If a child isn't asking for money all the time and as long it is not a huge amount I don't think a spouse has to share that they gave their child some money.  These are just my thoughts.  It is also none of my business and I don't know your history but I am not sure why you care about why he asked her not to mention it.  I think you should just care that he helped her out and leave it at that.  

still learning's picture

I'm very grateful that he helped her and have left it at that as stated in my post.    

2Tired4Drama's picture

I think your DD might have shown more restraint.  I understand you are her mom and she feels close to you and likes to "share" with you, but she probably shouldn't have repeated what he said about his wife.  She could have simply told you her dad gave her some money to help her out.   As an adult, she should understand this.

I think it would be better all around if you told your DD not to share those kinds of details with you anymore.   "Honey, you know I don't have anything against your dad and I am glad you have a relationship with him.  But I really don't need to hear anything he has to say about his wife, so I'd rather you don't share that with me."

Apply the golden rule:  Would you want your DD to tell your ex things you said about your spouse/partner?  

still learning's picture

The best thing would be for her father to show more restraint and not share his drama and personal issues about his wife with his daughter.  DD could share whatever she wanted to about what I say about DH because I only talk him up to my kids.  I intentionally only share the good stuff because I know things may get repeated.  

still learning's picture

It's interesting how many SM's responded that it was okay for exH to secretly give dd money and make it a point of keeping it secret from his wife.  I honestly was not expecting that response.  

Monkeysee's picture

This was an interesting post, especially considering the responses.
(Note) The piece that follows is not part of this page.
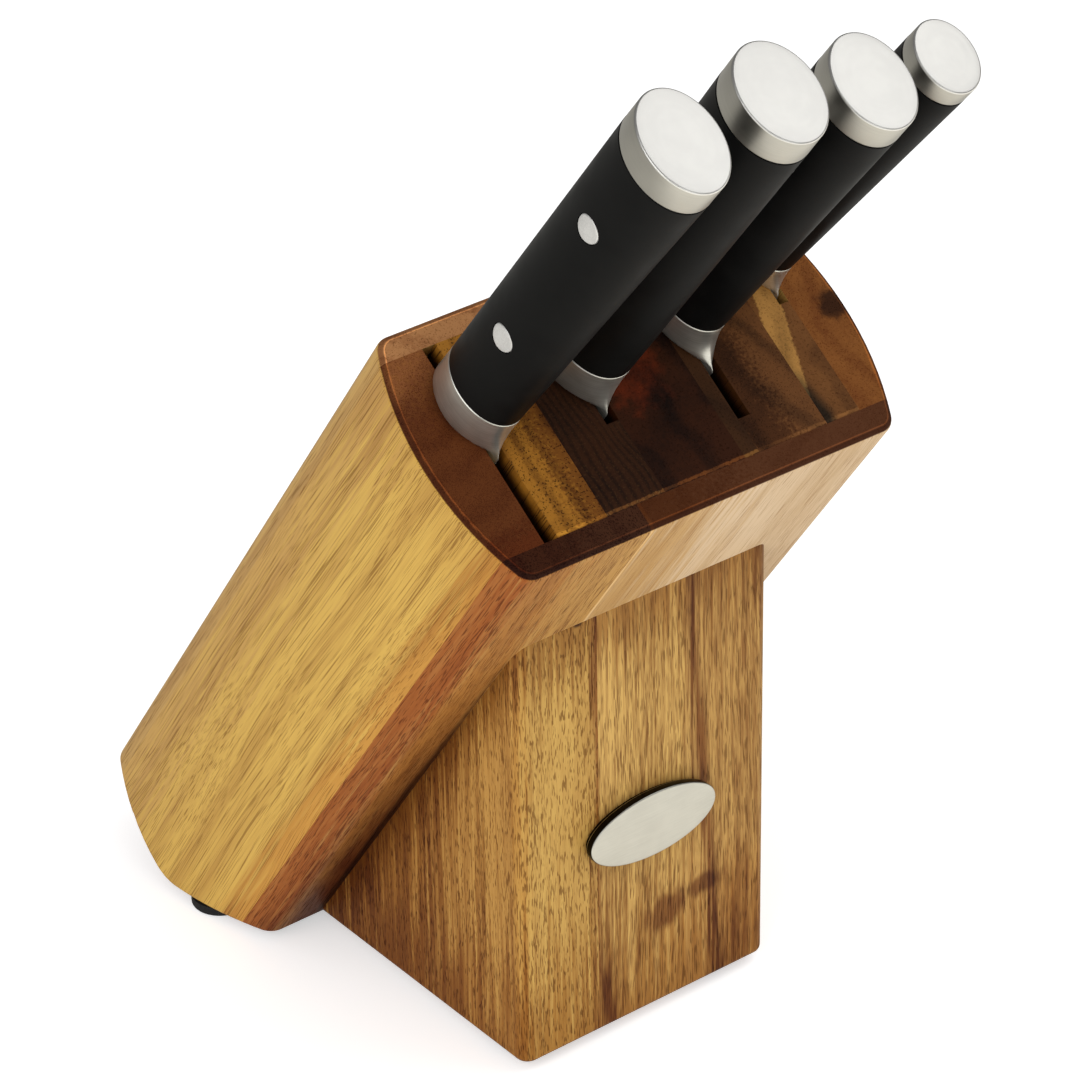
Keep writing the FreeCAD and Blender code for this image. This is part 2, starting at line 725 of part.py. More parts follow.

I have to admit, my first thought when I read this was ‘the SM sounds like hard work’. Ugh. How’s that for programming for you...

This seems like a simple situation but there’s a lot happening here. You know your exh better than any of us, so if you say he’s being dramatic in telling your DD not to mention anything so his wife doesn’t get upset, I’ll take your word for it. Who’s to say that she’d get upset in the first place? And if she did, is it because he’s irresponsible with money? Do they not have an extra few hundred dollars to give to adult children? Or is she really just an unreasonable person? Who knows, all i know is my first instinct was to assume the SM was unreasonable, and that deserves to be challenged. 

I don’t think spouses should keep things from each other. I am not one who believes there is innocence in a lie of omission, and I say this with confidence because I’ve been hurt many, many times by lies of omission, and it hurts & breaks trust just as much as an outright lie does.

At the same time, I do think, if there is money available and no financial abuse happening, partners should be able to spend a certain amount without telling each other on whatever they want. The fact that your ex felt the need to lie leads me to believe that either he & his wife don’t have that agreement in place, he’s being dramatic & stirring up trouble needlessly, or his wife really is difficult and he feels the need to lie, which is it’s own issue & they need to work on their relationship instead of bringing your DD into it that way. 

This one really made me think! 

still learning's picture

I have to admit, my first thought when I read this was ‘the SM sounds like hard work’. Ugh. How’s that for programming for you...

Isn't that what we all think until we are that wicked SM.  I'm sure the responses would have been different if I as a SM had posted about DH secretly giving grown ss's money and telling them not to tell me about it because it would supposedly cause a fight.  DH has secretly given ss's money several times. DH is pretty bad at being sneaky so I usually know about it. One time I saw him meeting ss33 in the driveway at night and giving him cash. It looked like a drug deal. It was so ridiculous I couldn't look at DH with a straight face for a week.  I have no idea what DH tells ss's during these exchanges but if he were throwing me under the bus I'd be p*ssed!